West Ealing’s Sinha is not concerned with a drop in commuting since he predicts that people will still want to head into the city.
“I think there will always be a demand for people having to commute into London for at least two or three days of the week, and I still think that will play a major factor in property prices,” he said.
Once the line opens and travel times drop, Sinha believes a Crossrail station will have even more of an effect on demand for nearby housing.
But for all the talk of benefiting London, the lavish planned expenditure has put the noses of leaders outside the capital out of joint as rail upgrades there have been scrapped or pared back.
Manchester Mayor Andy Burnham, for instance, has proposed a “Crossrail for Manchester” aiding transport through the city.

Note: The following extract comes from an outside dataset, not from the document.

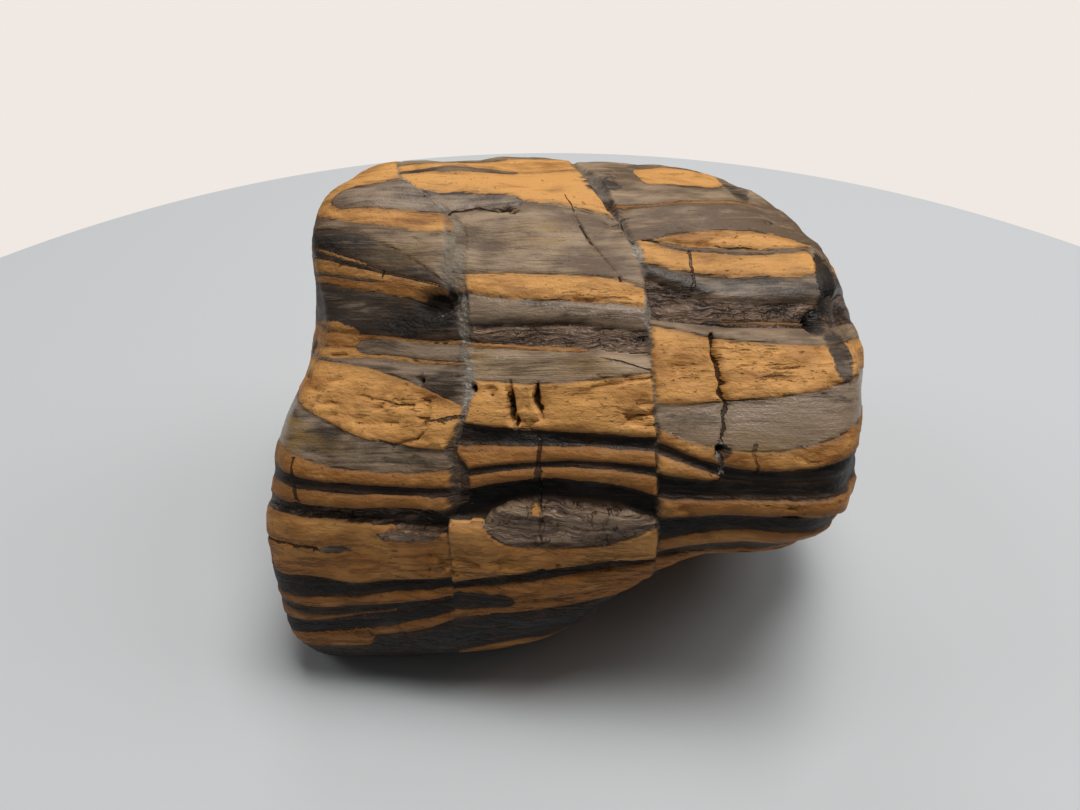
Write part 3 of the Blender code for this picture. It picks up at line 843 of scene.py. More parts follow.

But TfL’s Byford insists that London’s gains can be national.
“TfL can play an absolute part in levelling up because we spend 55 pence of every pound around the country,” he says. “We buy buses in Ballymena and Falkirk and new trains for the Piccadilly line in Goole in East Yorkshire.”
“If someone said to me, if you could turn the clock back and not build the Elizabeth line, I would strongly advocate against that. It will stand the test of time.”